BAKERSFIELD, Calif. (KGET) — The saying one person’s trash is another’s treasure hits home for business owners in downtown Bakersfield.
City councilman Andrae Gonzales proposed an ordinance to keep dumpsters secure in hopes to keep trash off the streets.
Dumpsters may not seem like a gold mine to most people but to the homeless, these waste receptacles have odds and ends that they’re out on the hunt for.
It’s called a dumpster lock and it works just like how it sounds, lock up dumpsters from people trying to get into where they don’t belong.
“If there was an easy solution we would have done it already,” councilman Andrae Gonzales said during the last city council meeting. “None of us are happy that so many people are unhoused on our streets.”

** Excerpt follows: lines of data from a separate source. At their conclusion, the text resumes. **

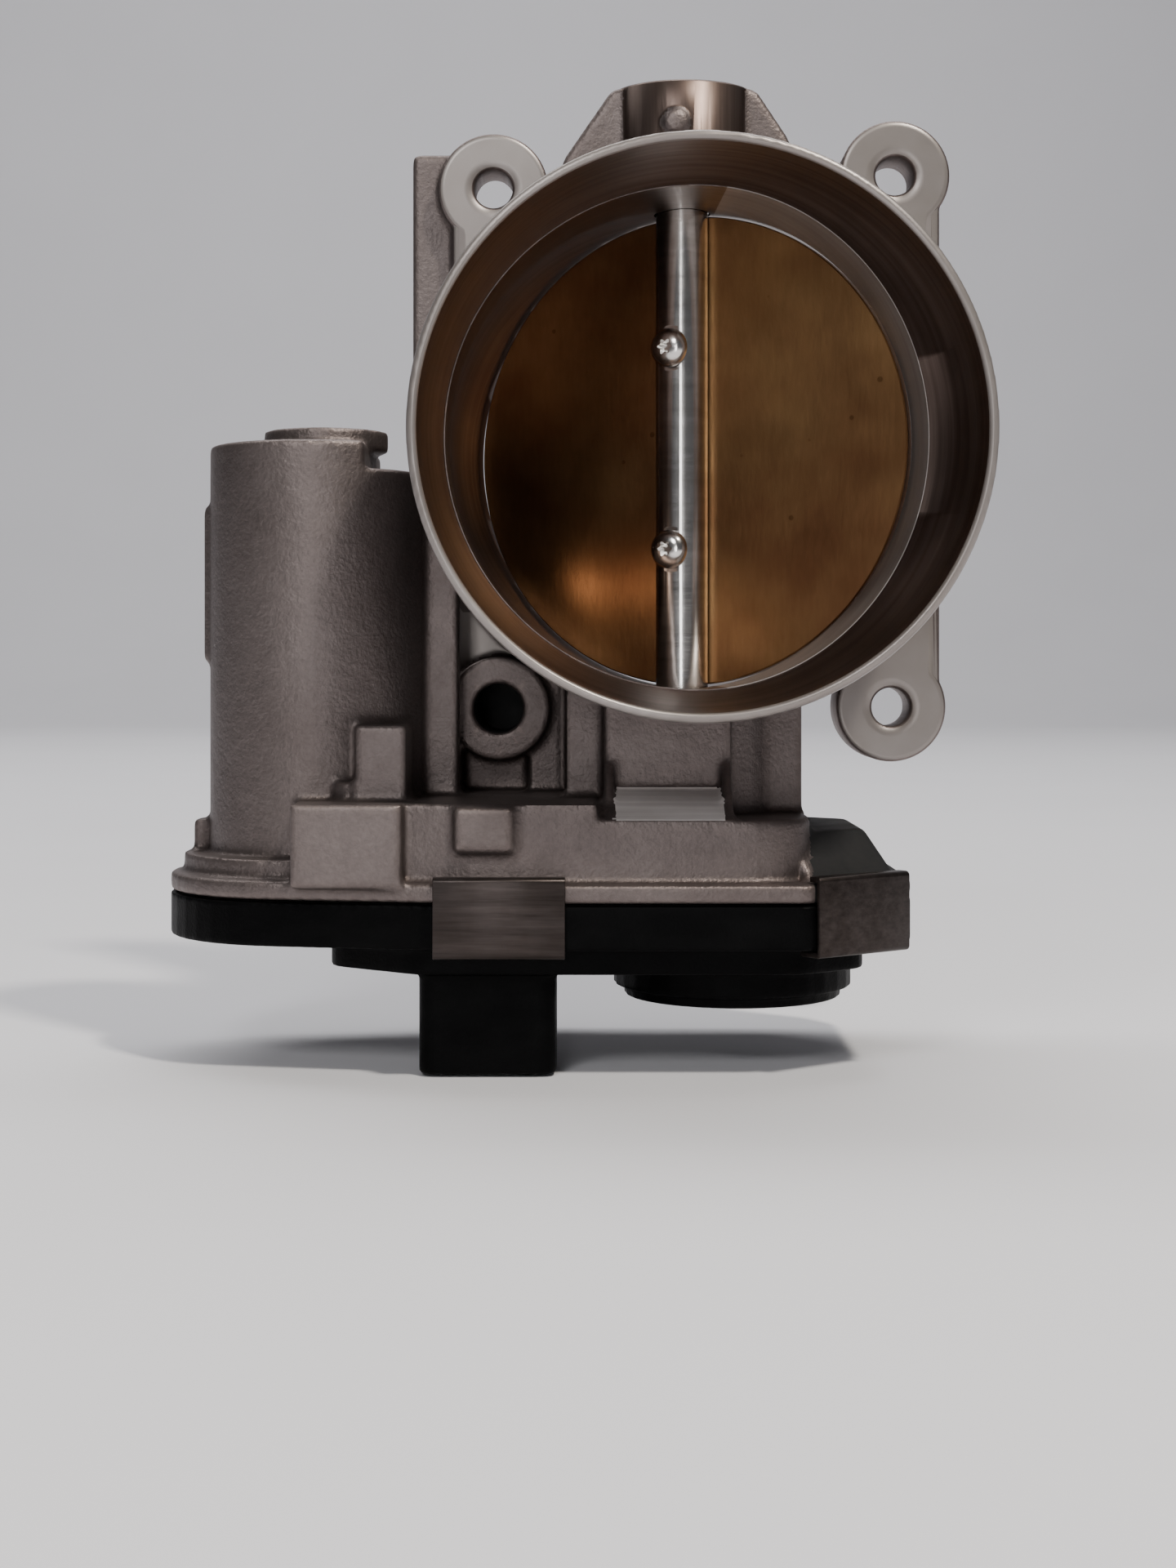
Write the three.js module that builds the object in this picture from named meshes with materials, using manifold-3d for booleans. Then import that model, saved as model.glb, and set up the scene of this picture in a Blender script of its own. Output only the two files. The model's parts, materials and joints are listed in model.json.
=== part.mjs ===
// Electronic throttle body: die-cast housing with a 90 mm class bore, butterfly plate on an upright
// shaft, motor beside the bore and a reduction gear train under it, closed by a clipped plastic cover.
//
// Units are millimetres, +Z is up along the throttle shaft and +Y is the way the air flows.
// The origin is on the bore axis, on the face that bolts to the intake manifold.
import * as THREE from "three";
import { mergeVertices } from "three/addons/utils/BufferGeometryUtils.js";
import Module from "manifold-3d";

const wasm = await Module();
wasm.setup();

// ---- Driving dimensions -------------------------------------------------------------------------

const WELD = 1e-4;
const FIT_GAP = 0.3; // clearance kept between any two pieces
const ROUND = 48; // sides of the large turned surfaces
const SMALL_ROUND = 18; // sides of the small turned pieces

// Bore and inlet spigot
const BORE_RADIUS = 45.2;
const SPIGOT_RADIUS = 50.8;
const BARREL_RADIUS = 50.0;
const MOUTH_Y = -82;
const MOUTH_RADIUS = 49;
const LIP_END_Y = -70;
const LIP_END_RADIUS = 48.7;
const CONE_END_Y = -62;
const CONE_END_RADIUS = 45.4;
const RAMP_HALF_WIDTH = 39.9; // the bore narrows to this beside each closing edge of the plate
const RAMP_MOUTH_HALF_WIDTH = 41.7; // where the right-hand ramp leaves the inlet cone

// Throttle shaft and plate
const AXIS_X = -1.5;
const AXIS_Y = -36;
const SHAFT_RADIUS = 5;
const SHAFT_TOP_Z = 61;
const SHAFT_BOTTOM_Z = -85;
const PLATE_RADIUS = 44.7;
const PLATE_THICKNESS = 2.4;
const PLATE_OFFSET = 2.6; // plate mid-plane behind the shaft axis
const REST_TILT = THREE.MathUtils.degToRad(28); // plate angle from square across the bore, at rest
const SCREW_Z = 19;
const SCREW_HEAD_RADIUS = 3.7;

// Manifold flange and the [x, z] places of its bolt holes
const FLANGE_THICKNESS = 12;
const FLANGE_RADIUS = 53;
const LEDGE_THICKNESS = 7;
const LEDGE_LEFT_X = -55;
const LEDGE_TOP_Z = 63;
const LUG_RADIUS = 11;
const SIDE_REACH = 9.8; // half-width of the flange's straight sides, between the lugs
const BOLT_RADIUS = 3.9;
const DEEP_HOLE_RADIUS = 4.8;
const DEEP_HOLE_BOSS_Y = -28;
const DEEP_HOLE_END_Y = -2;
const TOP_LEFT_BOLT = [-38.4, 55];
const TOP_RIGHT_BOLT = [42.4, 57.6];
const BOTTOM_RIGHT_BOLT = [41.6, -49.3];
const BOTTOM_LEFT_BOLT = [-36.8, -49.3];

// Bosses round the shaft
const TOP_BOSS_RADIUS = 14;
const TOP_BOSS_Z = 67.4;
const PLUG_SEAT_Z = 62.4;
const NECK_HALF_WIDTH = 22;
const NECK_FACE_LEFT_X = -16.5;
const NECK_FACE_RIGHT_X = 6.6;
const NECK_FACE_Y = -53.6;
const SEAL_OUTER_RADIUS = 8;
const SEAL_HEIGHT = 2.6;
const UPPER_BEARING_TOP_Z = 59.5;
const UPPER_BEARING_HEIGHT = 9.2;
const LOWER_BEARING_RADIUS = 13;
const LOWER_BEARING_TOP_Z = -51;
const LOWER_BEARING_HEIGHT = 7;
const SPRING_POCKET_RADIUS = 15.6;
const SPRING_POCKET_TOP_Z = -58.6;

// Gear train: module and tooth counts of the two stages
const FAST_MODULE = 0.9;
const PINION_TEETH = 16;
const IDLER_LARGE_TEETH = 57;
const SLOW_MODULE = 1.25;
const IDLER_SMALL_TEETH = 15;
const SECTOR_TEETH = 43;
const IDLER_X = AXIS_X - (SLOW_MODULE * (IDLER_SMALL_TEETH + SECTOR_TEETH)) / 2;
const MOTOR_X = IDLER_X - (FAST_MODULE * (PINION_TEETH + IDLER_LARGE_TEETH)) / 2;
const SECTOR_FACES = [-86.3, -79.6]; // lower and upper face of each gear
const IDLER_LARGE_FACES = [-77.8, -72.8];
const IDLER_SMALL_FACES = [-87, -77];
const PINION_FACES = [-79.4, -72.2];
const IDLER_PIN_RADIUS = 3;
const IDLER_PIN_BOTTOM_Z = -90.6;

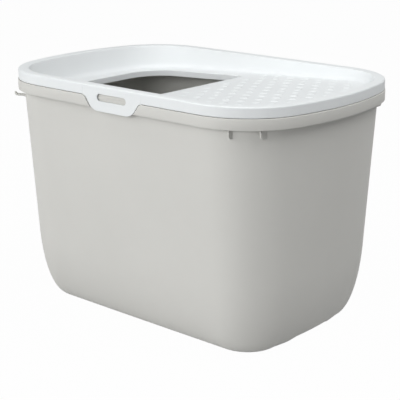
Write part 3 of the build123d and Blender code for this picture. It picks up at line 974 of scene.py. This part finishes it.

There’s been a history of homeless people dumpster diving looking for bottles, cans and other items they can sell for a quick buck but there are also some who vandalize the dumpsters too.
KC Steakhouse in Downtown Bakersfield had its dumpster set on fire by vandals a couple of years ago. Michelle Pelton the owner of the restaurant said they’ve had locks on the dumpsters but it still doesn’t work. People will keep cutting the locks or bend back to the plastic lid to get in.
“They do not work,” Pelton said. “They put the locks on, they cut them off. You can go on the side and lift them up there ain’t no purpose in them. I don’t know what else to do about it.”
Bonnie’s Best Cafe has its dumpster locked up too but it uses a different kind of lock and it works.
“The lock is called a gravity lock,” Lupe Alvarez a food prep worker at Bonnie’s Best Cafe said. “So once a dumpster truck gets here and lifts it upside down it automatically unlocks it so when it gets put back it automatically relocks it so no one can get trash from there.”
Pelton with KC Steakhouse said the proposal is good but the locks aren’t the issue.
“I don’t believe it’s going to do anything,” Pelton said. “A possible fix is maybe put the pyros in jail again.”
Business owners are required to pay for their dumpsters to be fixed or replaced when damaged. The dumpsters go for about $1,200.